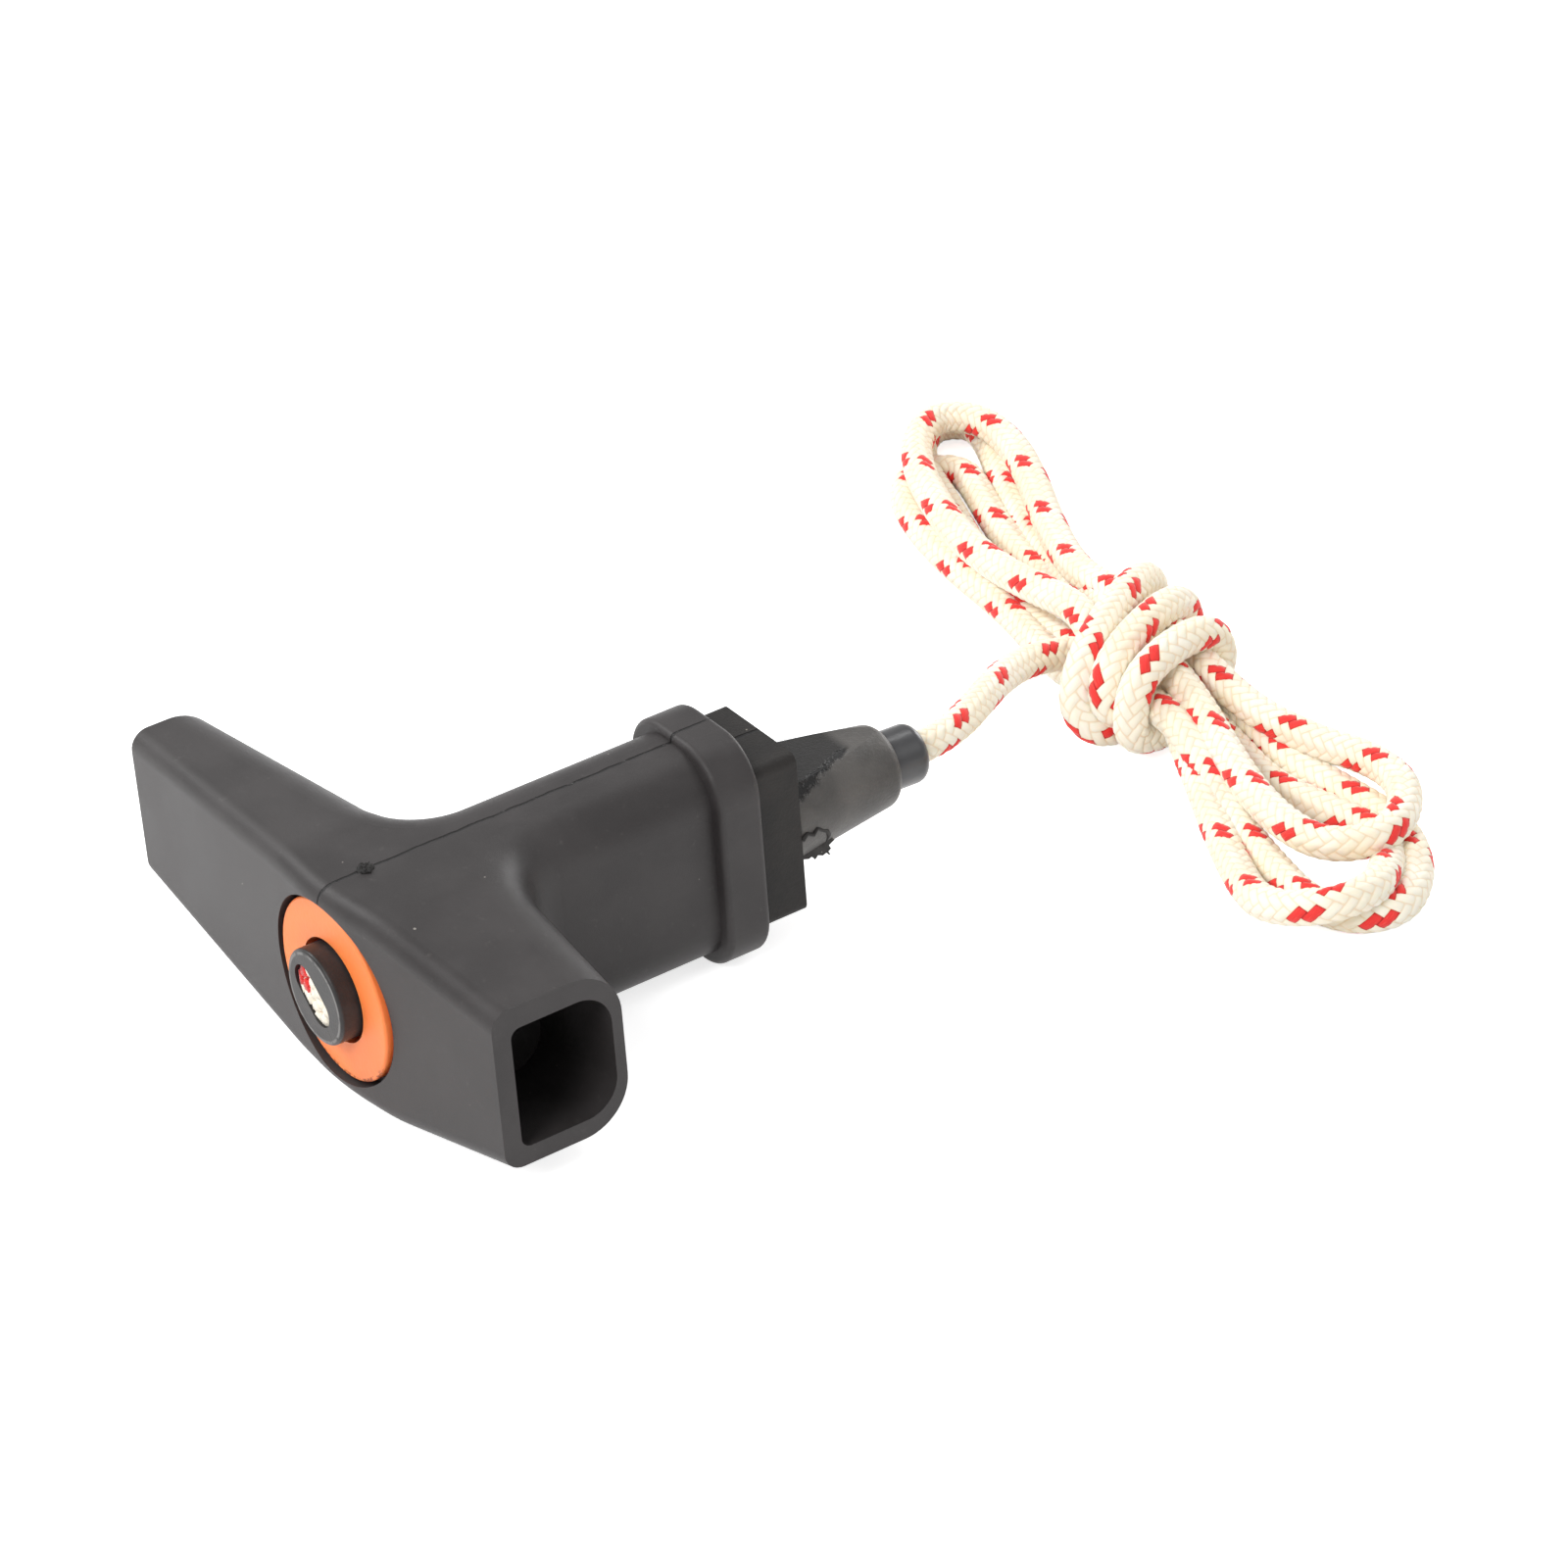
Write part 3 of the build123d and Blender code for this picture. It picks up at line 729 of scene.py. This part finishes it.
def build_rope(route):
    """A braided tube along the route, with its length and turn kept for the finish."""
    line, length = smooth_line(route)
    count = len(line)
    swelling = rope_swelling(np.linspace(0.0, length / MM, count))
    tangents = directions(line)
    turns = np.arange(ROPE_SIDES) / ROPE_SIDES
    cosines = np.cos(2 * np.pi * turns)[:, None]
    sines = np.sin(2 * np.pi * turns)[:, None]
    side = np.cross(tangents[0], (0.0, 0.0, 1.0))
    vertices = []
    for index, (point, tangent) in enumerate(zip(line, tangents)):
        side = side - tangent * side.dot(tangent)
        side /= np.linalg.norm(side)
        up = np.cross(tangent, side)
        dip = BRAID_DEPTH * (1 - braid_height(turns * YARNS, index * ROPE_STEP / STITCH))
        radius = MM * (ROPE_DIAMETER / 2 * swelling[index] - dip)
        ring = point + radius[:, None] * (cosines * side + sines * up)
        ring[:, 2] = np.maximum(ring[:, 2], LOWEST * MM)
        vertices.extend(ring)
    rope = add_mesh("starter_rope", vertices, tube_faces(0, count, ROPE_SIDES))
    layer = rope.data.uv_layers.new(name="braid")
    for face in rope.data.polygons[:-2]:
        index, k = divmod(face.index, ROPE_SIDES)
        corners = ((k, index), (k + 1, index), (k + 1, index + 1), (k, index + 1))
        for corner, (step, ring) in zip(face.loop_indices, corners):
            layer.data[corner].uv = (step / ROPE_SIDES, ring * ROPE_STEP / STITCH)
    return rope, [tuple(point) for point in line], length


def build_rope_end():
    """The rope's cut end in the plug: bunched yarns, a few of them red, and loose fibres."""
    low, high = (np.array(corner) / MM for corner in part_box("rope_end"))
    front, back = low[0], high[0]
    middle = (low + high) / 2
    chance = np.random.default_rng(7)
    yarns = {"cream": ([], []), "red": ([], [])}
    places = [(0.0, 0.0)]
    for count, reach in END_RINGS:
        for k in range(count):
            angle = 2 * math.pi * k / count + END_TWIST * reach
            places.append((reach * math.cos(angle), reach * math.sin(angle)))
    share = np.linspace(0.0, 1.0, len(END_RADII))
    spread = np.linspace(*END_SPREAD, len(END_RADII))
    for index, (aside, up) in enumerate(places):
        colour = "red" if index in END_RED else "cream"
        tip = front + chance.uniform(*END_TIP)
        lean = chance.uniform(*END_LEAN, 2)
        girth = chance.uniform(*END_GIRTH)
        line = np.stack([
            np.linspace(back - END_ROOT, tip, len(END_RADII)),
            middle[1] + aside * spread + lean[0] * share,
            middle[2] + up * spread + lean[1] * share,
        ], axis=1)
        add_tube(*yarns[colour], line * MM, girth * MM * np.array(END_RADII), END_SIDES)
    for index in range(FIBRES):
        angle = chance.uniform(0, 2 * math.pi)
        reach = FIBRE_REACH * math.sqrt(chance.uniform(0, 1))
        start = np.array([
            front + FIBRE_ROOT,
            middle[1] + reach * math.cos(angle),
            middle[2] + reach * math.sin(angle),
        ])
        lean = chance.normal(0, FIBRE_LEAN, 3)
        tip = start + np.array([-chance.uniform(*FIBRE_LENGTH), lean[1], lean[2]])
        tip[0] = max(tip[0], front + FIBRE_FRONT)
        bow = (start + tip) / 2 + chance.normal(0, FIBRE_BOW, 3) * (0, 1, 1)
        colour = "red" if index % FIBRE_RED == 0 else "cream"
        line = np.array([start, bow, tip])
        add_tube(*yarns[colour], line * MM, MM * np.array(FIBRE_RADII), FIBRE_SIDES)
    for vertices, _ in yarns.values():
        for vertex in vertices:
            vertex[0] = max(vertex[0], (front + END_FRONT) * MM)
    cream = yarn_finish("cut_yarn", ROPE_CREAM, ROPE_PALE)
    bundle = add_piece("rope_end_cream", *yarns["cream"], "rope", "rope", cream)
    # Painted shade: the red ends' darker stripes between filaments use the rope's crease-shade red
    red = yarn_finish("cut_yarn_red", RED_CREASE_SHADE, RED)
    add_piece("rope_end_red", *yarns["red"], "rope", "rope", red)
    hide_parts("rope_end")


def build_gate_mark():
    """The rough stub of the mould's gate, on top of the grip near the front."""
    chance = np.random.default_rng(3)
    vertices = []
    for ring in range(GATE_RINGS):
        reach = GATE_RADIUS * (1 - ring / GATE_RINGS)
        for k in range(GATE_SIDES):
            angle = 2 * math.pi * k / GATE_SIDES
            rough = reach * (1 + chance.uniform(*GATE_STRAY))
            level = GATE_FOOT if ring == 0 else GATE_LEVEL + chance.uniform(*GATE_RISE)
            vertices.append((
                (GATE_X + rough * math.cos(angle)) * MM,
                (AXIS_Y + rough * math.sin(angle)) * MM,
                (GATE_Z + level) * MM,
            ))
    faces = tube_faces(0, GATE_RINGS, GATE_SIDES)
    finish = moulded("gate_black", linear(14, 13, 13), linear(58, 56, 55), rough=0.6, grain=9.0)
    add_piece("gate_mark", vertices, faces, "handle", "grip_plastic", finish)


def build_flash():
    """Torn flash of rubber where the cone's underside meets the block."""
    chance = np.random.default_rng(11)
    count = len(FLASH_OUTLINE)
    vertices = []
    for offset in (-FLASH_HALF, FLASH_HALF):
        for x, z in FLASH_OUTLINE:
            ragged = chance.uniform(*FLASH_STRAY, 2)
            y = FLASH_Y + offset + FLASH_TILT * (x - FLASH_MIDDLE)
            vertices.append(((x + ragged[0]) * MM, y * MM, (z + ragged[1]) * MM))
    faces = [tuple(range(count)), tuple(reversed(range(count, 2 * count)))]
    for k in range(count):
        after = (k + 1) % count
        faces.append((k, count + k, count + after, after))
    line = [tuple((c + chance.uniform(*RIDGE_STRAY)) * MM for c in point) for point in FLASH_RIDGE]
    radii = [chance.uniform(*RIDGE_RADII) * MM for _ in FLASH_RIDGE]
    add_tube(vertices, faces, line, radii, RIDGE_SIDES)
    finish = moulded(
        "flash_black", linear(30, 28, 27), linear(46, 43, 41), rough=0.6, grain=4.0, dust=0.08,
    )
    add_piece("torn_flash", vertices, faces, "handle", "nose_rubber", finish)


def add_camera():
    camera = bpy.data.objects.new("camera", bpy.data.cameras.new("camera"))
    bpy.context.collection.objects.link(camera)
    azimuth, elevation = math.radians(CAMERA_AZIMUTH), math.radians(CAMERA_ELEVATION)
    right = Vector((math.cos(azimuth), -math.sin(azimuth), 0.0))
    ahead = Vector((
        math.sin(azimuth) * math.cos(elevation),
        math.cos(azimuth) * math.cos(elevation),
        -math.sin(elevation),
    ))
    turn = Matrix((right, right.cross(ahead), -ahead)).transposed()
    roll = Matrix.Rotation(math.radians(-CAMERA_ROLL), 3, "Z")
    camera.matrix_world = Matrix.Translation(Vector(CAMERA_PLACE) * MM) @ (turn @ roll).to_4x4()
    camera.data.lens = CAMERA_LENS
    camera.data.sensor_width = CAMERA_SENSOR
    camera.data.clip_start = 0.01
    bpy.context.scene.camera = camera


def add_lamp(name, place, target, size, power):
    data = bpy.data.lights.new(name, "AREA")
    data.shape = "DISK"
    data.size = size
    data.energy = power
    lamp = bpy.data.objects.new(name, data)
    bpy.context.collection.objects.link(lamp)
    aim = (Vector(target) - Vector(place)).to_track_quat("-Z", "Y")
    lamp.matrix_world = Matrix.Translation(Vector(place)) @ aim.to_matrix().to_4x4()


def background_rays(nodes, links):
    """1 for the rays that show the background: seen straight, mirrored or through something."""
    path = nodes.new("ShaderNodeLightPath")
    seen = path.outputs["Is Camera Ray"]
    for ray in ("Is Glossy Ray", "Is Transmission Ray"):
        either = nodes.new("ShaderNodeMath")
        either.operation = "MAXIMUM"
        links.new(seen, either.inputs[0])
        links.new(path.outputs[ray], either.inputs[1])
        seen = either.outputs[0]
    return seen


def add_world():
    """A plain white dome that lights the object, and is brighter where it is seen or mirrored."""
    world = bpy.data.worlds.new("studio")
    bpy.context.scene.world = world
    world.use_nodes = True
    nodes, links = world.node_tree.nodes, world.node_tree.links
    dome = nodes["Background"]
    dome.inputs["Color"].default_value = WHITE
    dome.inputs["Strength"].default_value = WORLD_STRENGTH
    white = nodes.new("ShaderNodeBackground")
    white.inputs["Color"].default_value = WHITE
    white.inputs["Strength"].default_value = WORLD_SEEN
    mix = nodes.new("ShaderNodeMixShader")
    links.new(background_rays(nodes, links), mix.inputs[0])
    links.new(dome.outputs[0], mix.inputs[1])
    links.new(white.outputs[0], mix.inputs[2])
    links.new(mix.outputs[0], nodes["World Output"].inputs["Surface"])


def add_floor():
    """A white floor that keeps the object's shadow."""
    reach = FLOOR_REACH
    corners = [(-reach, -reach, 0.0), (reach, -reach, 0.0), (reach, reach, 0.0), (-reach, reach, 0.0)]
    floor = add_mesh("floor", corners, [(0, 1, 2, 3)])
    shader = Shader("floor")
    shader.finish(Base_Color=FLOOR_GREY, Roughness=0.9, Specular_IOR_Level=0.1)
    glow = shader.node("ShaderNodeEmission")
    glow.inputs["Color"].default_value = WHITE
    lift = shader.math("MULTIPLY", background_rays(shader.nodes, shader.links), FLOOR_LIFT)
    shader.put(glow.inputs["Strength"], lift)
    both = shader.node("ShaderNodeAddShader")
    shader.put(both.inputs[0], shader.surface.outputs[0])
    shader.put(both.inputs[1], glow.outputs[0])
    shader.put(shader.output.inputs["Surface"], both.outputs[0])
    set_finish(floor, shader.material)


bpy.context.scene.view_settings.view_transform = "Standard"
add_camera()
add_world()
add_floor()
for lamp in LAMPS:
    add_lamp(*lamp)

route = (
    LEAD_ROUTE + LOWER_FIRST + UPPER_FIRST + LOWER_SECOND + UPPER_SECOND + LOWER_THIRD + UPPER_THIRD
    + wrap_route() + TUCK
)
rope, rope_line, rope_length = build_rope(route)
set_finish(rope, rope_finish())
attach(rope, "rope")
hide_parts("rope_lead", "rope_hank")

finishes = {
    "grip": moulded(
        "grip_black", linear(50, 47, 47), linear(60, 57, 57), rough=0.46, grain=6.0, seam=AXIS_Z,
    ),
    "guide_ring": ring_finish(),
    "rope_anchor": plug_finish(),
    "damper_sleeve": moulded(
        "damper_black", linear(30, 30, 30), linear(38, 38, 38), rough=0.6, grain=3.0,
    ),
    "nose_guide": nose_finish(),
    "nose_bush": moulded(
        "bush_black", linear(42, 42, 44), linear(56, 56, 58), rough=0.28, grain=1.0, shine=BUSH_SHINE,
    ),
    "rope_end": yarn_finish("rope_end_white", ROPE_CREAM, ROPE_PALE),
}
for name, finish in finishes.items():
    set_finish(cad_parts[name], finish)
build_rope_end()
build_gate_mark()
build_flash()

* * * *

The request: Some lines of the data above may hold the word "scene"; report how many do, and nothing else.

Completed exercise: 4